In fact, ‘shallow’ is a good word for Killers. It has about the same amount of substance in its narrative as a handful of potato chips has nutritional value. The writing, like the camera work, is strictly formulaic. The dialog is only slightly stilted, but that doesn’t change the fact that it’s assembled with toothpicks and held together with rubber cement. It’s not what I could call ‘solid’. At least in Spenser’s case, it makes sense for him to be as stiff as he is. And Jen’s dad is the most stoic of stoic dads. But everybody talks in this stilted, formula manner. It’s really irritating, to me at least, and takes a lot of wind out of the sails of the would-be jokes.

The other main problem with Killers is that of its several blended genres, none of them are strong enough to work on its own. Now, this might be a necessary evil with a mish-mash like this, but it’s difficult to be a romantic action comedy when the two leads are relatively flat cyphers, the action doesn’t pop as it does in its contemporaries and the comedy isn’t overly funny, for reasons I’ve already mentioned. At the very least, you want some chemistry between your leads, some truly punchy or funny lines or actually inventive action. When all of that is missing, you have a movie that’s all appearance and no substance.

Courtesy Lionsgate
Mr. Selleck’s moustache is unimpressed.

Finally, this has been done before. That isn’t to say filmmakers can’t take old ideas in new directions. But if you’re going to do something new with a franchise or a concept, do something good with it.* The problem Killers faced even before it started in with the shallow dialog, formula plot and complete lack of spark is that we’ve seen this sort of thing done before, and better, in True Lies. And say what you want about Mr. and Mrs. Smith, at least Brad Pitt and Angelina Jolie had something approaching banter and chemistry. Ashton and Katherine seem more concerned about hitting their marks and twisting their faces into another iteration of dull surprise than they are about conveying emotion, let alone an original thought.
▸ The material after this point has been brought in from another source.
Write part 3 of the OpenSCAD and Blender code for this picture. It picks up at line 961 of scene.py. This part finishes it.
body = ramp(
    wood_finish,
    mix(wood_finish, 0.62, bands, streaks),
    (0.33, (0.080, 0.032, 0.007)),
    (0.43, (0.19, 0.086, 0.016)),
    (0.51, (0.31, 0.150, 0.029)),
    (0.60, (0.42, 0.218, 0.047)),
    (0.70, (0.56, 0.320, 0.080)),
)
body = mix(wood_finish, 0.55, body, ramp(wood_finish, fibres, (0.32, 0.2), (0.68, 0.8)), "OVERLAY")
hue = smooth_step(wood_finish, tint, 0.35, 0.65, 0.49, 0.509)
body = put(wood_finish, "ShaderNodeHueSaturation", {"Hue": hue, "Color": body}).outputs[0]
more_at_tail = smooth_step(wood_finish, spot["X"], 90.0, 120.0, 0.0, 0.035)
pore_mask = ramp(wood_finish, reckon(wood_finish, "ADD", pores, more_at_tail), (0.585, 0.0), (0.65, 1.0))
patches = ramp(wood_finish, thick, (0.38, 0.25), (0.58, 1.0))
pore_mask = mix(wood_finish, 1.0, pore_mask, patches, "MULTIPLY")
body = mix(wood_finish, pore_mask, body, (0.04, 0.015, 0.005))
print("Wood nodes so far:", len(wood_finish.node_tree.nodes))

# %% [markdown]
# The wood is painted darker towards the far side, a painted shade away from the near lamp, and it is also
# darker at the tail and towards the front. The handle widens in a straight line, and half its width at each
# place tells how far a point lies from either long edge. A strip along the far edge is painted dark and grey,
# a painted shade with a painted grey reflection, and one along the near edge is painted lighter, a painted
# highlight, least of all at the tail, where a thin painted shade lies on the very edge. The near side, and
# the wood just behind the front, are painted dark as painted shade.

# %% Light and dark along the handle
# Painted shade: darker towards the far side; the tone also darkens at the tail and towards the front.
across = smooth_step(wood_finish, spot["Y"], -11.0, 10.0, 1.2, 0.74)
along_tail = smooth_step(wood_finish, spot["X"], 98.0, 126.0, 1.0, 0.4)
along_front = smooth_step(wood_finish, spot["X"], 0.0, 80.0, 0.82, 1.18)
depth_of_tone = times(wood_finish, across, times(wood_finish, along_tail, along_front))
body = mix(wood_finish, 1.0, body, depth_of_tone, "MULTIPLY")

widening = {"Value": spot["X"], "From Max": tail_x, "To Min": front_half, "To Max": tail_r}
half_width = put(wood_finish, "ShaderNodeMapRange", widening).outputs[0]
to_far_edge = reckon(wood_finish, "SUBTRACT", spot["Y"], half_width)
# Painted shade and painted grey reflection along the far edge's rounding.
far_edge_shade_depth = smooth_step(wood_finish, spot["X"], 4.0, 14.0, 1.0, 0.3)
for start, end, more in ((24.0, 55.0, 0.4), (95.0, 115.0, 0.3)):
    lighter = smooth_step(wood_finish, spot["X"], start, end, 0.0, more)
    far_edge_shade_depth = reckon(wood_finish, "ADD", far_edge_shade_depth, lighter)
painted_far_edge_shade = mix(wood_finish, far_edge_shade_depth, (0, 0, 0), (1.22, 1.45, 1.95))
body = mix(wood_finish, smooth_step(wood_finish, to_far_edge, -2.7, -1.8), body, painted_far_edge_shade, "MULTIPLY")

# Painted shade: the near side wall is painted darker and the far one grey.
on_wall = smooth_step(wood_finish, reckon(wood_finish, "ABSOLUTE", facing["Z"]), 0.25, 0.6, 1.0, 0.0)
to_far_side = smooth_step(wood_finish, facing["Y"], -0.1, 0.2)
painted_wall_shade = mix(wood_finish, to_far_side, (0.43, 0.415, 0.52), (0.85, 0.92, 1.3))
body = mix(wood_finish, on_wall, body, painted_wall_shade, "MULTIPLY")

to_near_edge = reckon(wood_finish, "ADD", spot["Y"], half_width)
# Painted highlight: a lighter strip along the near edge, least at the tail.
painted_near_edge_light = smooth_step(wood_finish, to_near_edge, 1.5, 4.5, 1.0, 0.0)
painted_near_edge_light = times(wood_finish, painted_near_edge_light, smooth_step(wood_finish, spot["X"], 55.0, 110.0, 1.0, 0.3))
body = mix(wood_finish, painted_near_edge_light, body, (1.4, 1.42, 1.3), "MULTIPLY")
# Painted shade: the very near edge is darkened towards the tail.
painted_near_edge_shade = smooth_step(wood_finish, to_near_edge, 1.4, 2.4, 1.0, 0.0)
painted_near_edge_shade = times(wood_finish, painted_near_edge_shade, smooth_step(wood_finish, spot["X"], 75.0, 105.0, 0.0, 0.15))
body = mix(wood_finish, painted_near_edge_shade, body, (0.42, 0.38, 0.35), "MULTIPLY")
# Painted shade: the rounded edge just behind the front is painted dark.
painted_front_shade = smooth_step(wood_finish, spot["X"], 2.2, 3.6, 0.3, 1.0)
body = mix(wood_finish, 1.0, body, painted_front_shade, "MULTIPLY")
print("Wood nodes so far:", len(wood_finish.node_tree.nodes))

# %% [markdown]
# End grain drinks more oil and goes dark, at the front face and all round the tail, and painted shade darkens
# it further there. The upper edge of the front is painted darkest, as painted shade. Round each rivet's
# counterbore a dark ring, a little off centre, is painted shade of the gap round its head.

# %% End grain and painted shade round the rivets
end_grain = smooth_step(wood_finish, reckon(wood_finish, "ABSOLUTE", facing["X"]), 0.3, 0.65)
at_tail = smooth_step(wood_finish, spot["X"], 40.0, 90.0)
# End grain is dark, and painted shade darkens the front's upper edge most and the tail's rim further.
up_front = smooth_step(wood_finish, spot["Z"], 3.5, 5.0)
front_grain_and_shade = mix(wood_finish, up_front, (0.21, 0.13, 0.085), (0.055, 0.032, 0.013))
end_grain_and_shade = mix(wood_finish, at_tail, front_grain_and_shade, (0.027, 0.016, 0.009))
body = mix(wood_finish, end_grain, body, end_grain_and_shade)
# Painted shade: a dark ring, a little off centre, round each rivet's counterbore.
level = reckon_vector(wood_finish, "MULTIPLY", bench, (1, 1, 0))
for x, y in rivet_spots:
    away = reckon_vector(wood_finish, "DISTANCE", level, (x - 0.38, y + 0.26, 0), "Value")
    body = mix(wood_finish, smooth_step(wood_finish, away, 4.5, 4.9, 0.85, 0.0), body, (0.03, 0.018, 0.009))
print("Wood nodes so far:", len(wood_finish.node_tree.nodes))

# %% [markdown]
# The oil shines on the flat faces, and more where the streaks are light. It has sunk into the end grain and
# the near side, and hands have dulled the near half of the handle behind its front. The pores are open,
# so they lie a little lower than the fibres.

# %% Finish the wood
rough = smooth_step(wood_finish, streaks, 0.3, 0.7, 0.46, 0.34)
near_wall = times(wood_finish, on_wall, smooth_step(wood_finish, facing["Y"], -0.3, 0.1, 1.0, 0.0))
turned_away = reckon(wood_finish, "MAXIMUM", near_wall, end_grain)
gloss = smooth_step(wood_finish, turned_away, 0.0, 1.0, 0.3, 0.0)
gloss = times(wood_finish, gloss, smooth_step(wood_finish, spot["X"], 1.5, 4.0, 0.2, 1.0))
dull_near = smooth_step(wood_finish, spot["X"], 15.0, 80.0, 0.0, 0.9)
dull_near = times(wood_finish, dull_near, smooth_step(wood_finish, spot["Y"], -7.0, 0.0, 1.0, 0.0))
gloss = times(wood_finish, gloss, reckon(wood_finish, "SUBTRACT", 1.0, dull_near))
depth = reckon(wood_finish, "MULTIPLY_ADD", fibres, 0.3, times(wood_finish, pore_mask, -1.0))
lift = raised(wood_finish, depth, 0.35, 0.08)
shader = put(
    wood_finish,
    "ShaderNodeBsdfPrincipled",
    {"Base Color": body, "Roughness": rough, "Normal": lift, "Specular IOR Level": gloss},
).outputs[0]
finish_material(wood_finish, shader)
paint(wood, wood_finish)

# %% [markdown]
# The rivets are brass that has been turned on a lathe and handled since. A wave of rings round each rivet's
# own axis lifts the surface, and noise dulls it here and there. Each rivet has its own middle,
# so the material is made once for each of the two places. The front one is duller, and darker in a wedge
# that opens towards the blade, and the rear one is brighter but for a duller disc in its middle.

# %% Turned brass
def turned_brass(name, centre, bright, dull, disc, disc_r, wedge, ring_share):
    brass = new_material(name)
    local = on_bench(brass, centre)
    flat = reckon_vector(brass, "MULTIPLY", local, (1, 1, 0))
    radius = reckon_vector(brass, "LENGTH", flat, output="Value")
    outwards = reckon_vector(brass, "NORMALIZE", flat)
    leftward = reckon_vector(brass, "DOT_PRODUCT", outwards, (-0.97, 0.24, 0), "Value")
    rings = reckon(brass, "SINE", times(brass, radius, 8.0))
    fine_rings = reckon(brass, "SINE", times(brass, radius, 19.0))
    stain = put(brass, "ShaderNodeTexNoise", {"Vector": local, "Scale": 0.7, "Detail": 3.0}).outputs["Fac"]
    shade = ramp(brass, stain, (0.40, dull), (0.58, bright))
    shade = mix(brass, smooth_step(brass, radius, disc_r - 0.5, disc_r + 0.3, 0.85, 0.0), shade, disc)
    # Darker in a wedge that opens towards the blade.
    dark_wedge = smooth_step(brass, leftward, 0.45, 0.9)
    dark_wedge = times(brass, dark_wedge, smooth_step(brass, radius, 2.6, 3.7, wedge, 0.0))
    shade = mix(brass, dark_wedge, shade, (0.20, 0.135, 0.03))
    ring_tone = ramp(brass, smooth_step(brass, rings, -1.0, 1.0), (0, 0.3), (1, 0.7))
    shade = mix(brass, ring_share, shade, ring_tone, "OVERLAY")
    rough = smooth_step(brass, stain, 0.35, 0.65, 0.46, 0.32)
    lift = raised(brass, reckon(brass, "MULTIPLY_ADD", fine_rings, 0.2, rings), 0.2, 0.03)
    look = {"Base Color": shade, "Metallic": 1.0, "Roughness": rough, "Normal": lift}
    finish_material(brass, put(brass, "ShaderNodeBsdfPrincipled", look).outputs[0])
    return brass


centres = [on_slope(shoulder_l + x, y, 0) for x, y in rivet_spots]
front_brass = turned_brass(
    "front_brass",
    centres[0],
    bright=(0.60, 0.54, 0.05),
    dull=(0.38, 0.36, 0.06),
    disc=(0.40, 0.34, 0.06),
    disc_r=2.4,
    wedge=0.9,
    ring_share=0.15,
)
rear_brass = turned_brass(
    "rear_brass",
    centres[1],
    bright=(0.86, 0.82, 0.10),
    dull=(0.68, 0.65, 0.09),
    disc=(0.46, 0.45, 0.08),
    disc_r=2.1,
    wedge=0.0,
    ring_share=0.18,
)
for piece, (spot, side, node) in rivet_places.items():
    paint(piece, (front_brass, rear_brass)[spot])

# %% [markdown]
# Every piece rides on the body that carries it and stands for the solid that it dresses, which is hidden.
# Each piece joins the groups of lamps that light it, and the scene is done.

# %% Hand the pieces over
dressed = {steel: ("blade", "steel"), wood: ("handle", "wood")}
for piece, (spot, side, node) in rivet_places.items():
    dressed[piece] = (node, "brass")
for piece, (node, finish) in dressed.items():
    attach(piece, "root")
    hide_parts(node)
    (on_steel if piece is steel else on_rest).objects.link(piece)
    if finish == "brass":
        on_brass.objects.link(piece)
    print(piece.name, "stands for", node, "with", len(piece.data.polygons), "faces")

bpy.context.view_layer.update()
Killers feels like it was assembled by a committee of robots fed the criteria of what most American movie-goers are looking for: attractive stars, exotic locales, cheap laughs, gun fights and whatever passes for humor among their circle of friends. It functions, to be sure, but it’s so derivative and dull as to be entirely skippable. Get True Lies or Mr. & Mrs. Smith from Netflix instead. The goal for a film like Killers is to at least partially be romantic, comedic or action-packed. Instead, we get a flaccid, hollow and thoroughly uninteresting flick that’s devoid of passion, lacking in laughter and staggeringly boring.

Josh Loomis can’t always make it to the local megaplex, and thus must turn to alternative forms of cinematic entertainment. There might not be overpriced soda pop & over-buttered popcorn, and it’s unclear if this week’s film came in the mail or was delivered via the dark & mysterious tubes of the Internet. Only one thing is certain… IT CAME FROM NETFLIX.

* Don’t, for example, let squishy shallow humans take center stage when your flick’s supposed to be about giant badass transforming robots.